# proof covers



## brook (Oct 27, 1999)

I'm curious: is there an improvement in the quality of your bread if you use an acrylic proof cover as opposed to the bottom of one of those plastic boxes you can get from places like Wal-Mart and K-Mart? The price differential is quite large and it seems to me that the two would work equally well. Thanks.


----------



## snakelady1 (Mar 7, 2001)

Okay you got me what is an acrylic proof cover exactly???


----------



## daavery (Dec 9, 2001)

proof covers a re clear plastic boxes ( no bottom) for covering loaves while in final proof.


----------



## m brown (May 29, 1999)

any "cover" will do, no need to by anything fancy. you can use any non pourus cover.


----------



## thebighat (Feb 21, 2001)

You can invoke Calvin Trillin's wife Alice's Law of Compensatory Spending here. It works like this. You go into a store and see a wide screen tv that you decide you have to have, but it's $2800 bucks. By not buying it, and by spending $275 on a cheap 27" model, you have $2525 you can spend on something else, even if you didn't have the $2800 to begin with. It's perfect. By not buying those outrageously expensive acrylic proof covers, you can spend the money on something else, even if you couldn't afford the acrylics in the first place. BTW, I just bought Ed Woods' book on sourdough and he has a description of a heated proof box made out of a cooler.


----------



## m brown (May 29, 1999)

geez, the money i save each and every day!!!

that may be why the hardware store is such a great place to shop for odd cooking gear!

at the restaurants i work at we get fish tubs, rectagular plastic containers 5 inches deep or so and just under the size of a half sheet pan. 
the greatest thing since sliced bread cause they ship the fish in them and we get to keep them for storage!!!
and proofing too!:bounce:


----------



## kylew (Aug 14, 2000)

My lack of such devices is not based on cost, but space.

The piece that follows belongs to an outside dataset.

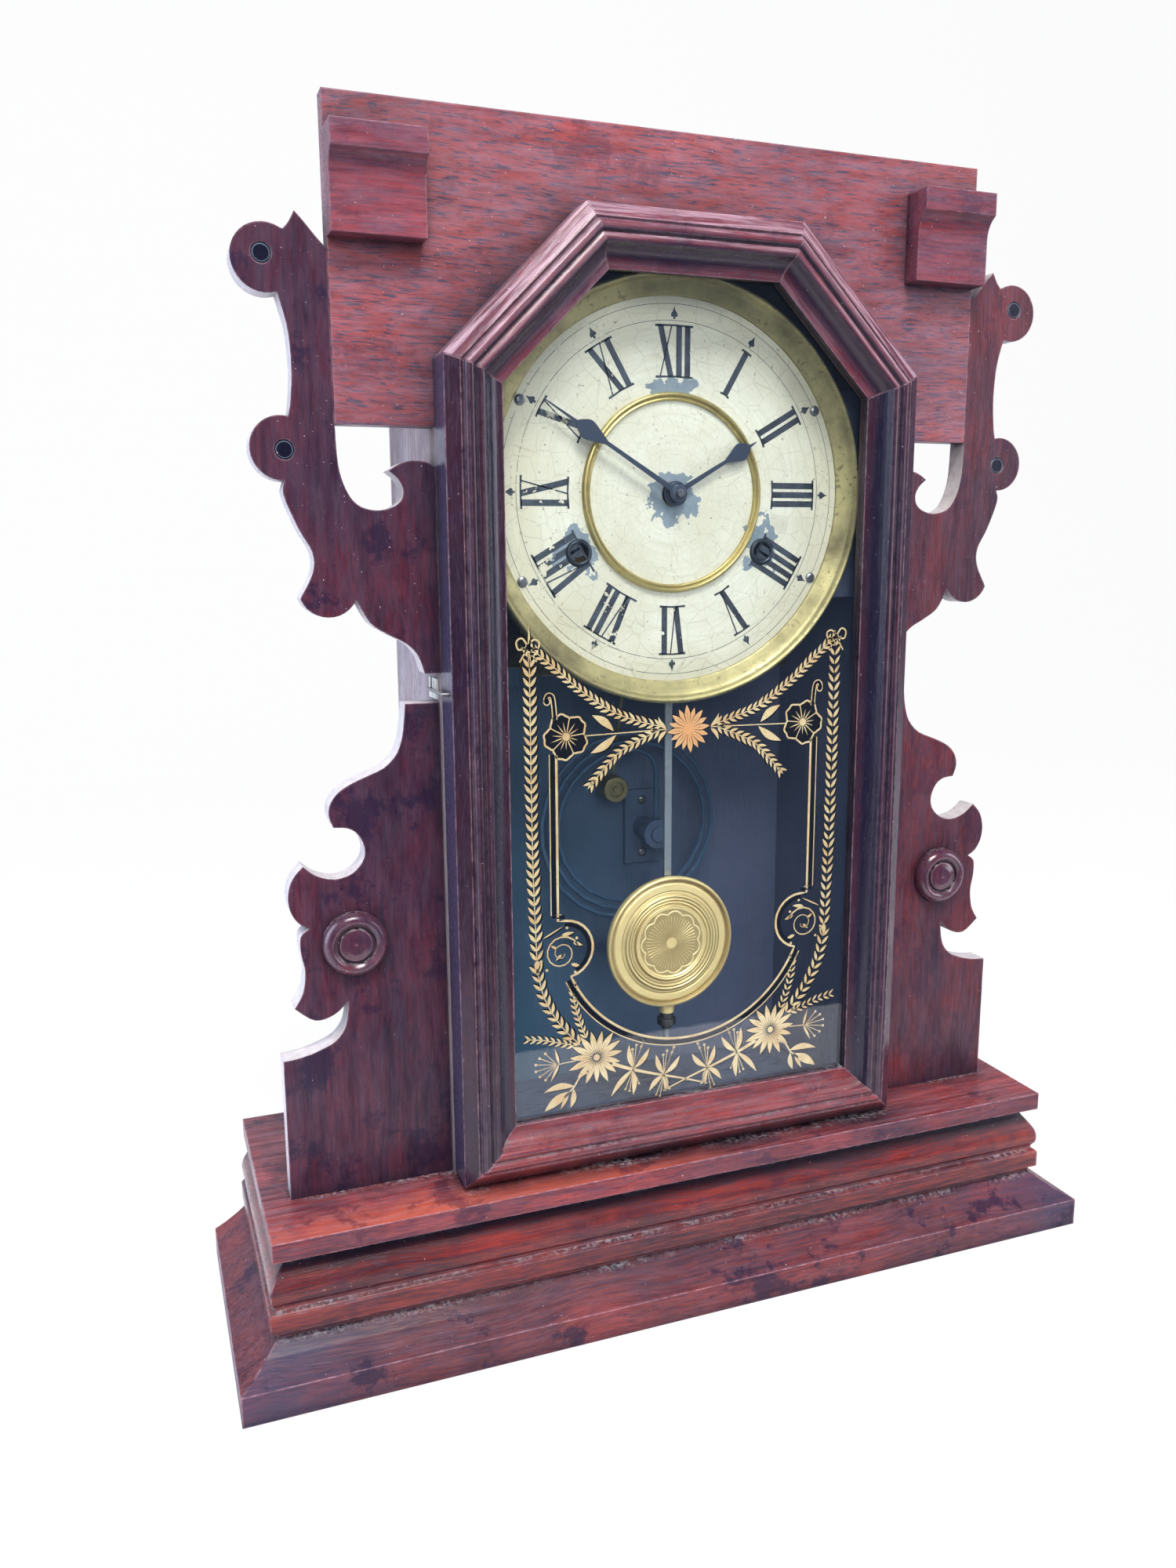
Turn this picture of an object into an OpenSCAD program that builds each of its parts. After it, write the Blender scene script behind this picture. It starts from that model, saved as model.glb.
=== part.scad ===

My "kitchen" is now a zero sum enterprise. For everything I bring in, I have to take one thing out  Plastic wrap seems to work for me.


----------



## brook (Oct 27, 1999)

Thanks, everyone, for responding. You confirmed my suspicions and saved me money too! ... A friend always said his girl friend must have saved thousands of dollars she didn't have by buying clothes on sale!


----------



## momoreg (Mar 4, 2000)

It's just another useless gadget, like an egg slicer, or a garlic peeler. Definitely save your money.


----------



## kokopuffs (Aug 4, 2000)

Yes! Thats right folks! If you send me $29.95 cash I'll tell you the secret of my new proofing device. It's called bague plastique. Note the French spelling. Makes the bread taste better. Hurry while supplies last!


----------



## svadhisthana (May 6, 2001)

Koko,
Is it a "space age plastic"? Will you have an infomercial with a host who has an english, or french accent? Can I pay in five easy payments of 19.99?


----------



## kokopuffs (Aug 4, 2000)

Nope, Svad, it's space age "plastique"! Note the spelling.


----------



## svadhisthana (May 6, 2001)

Oh, silly me...........

I'll take seven! Do you overnight them?


----------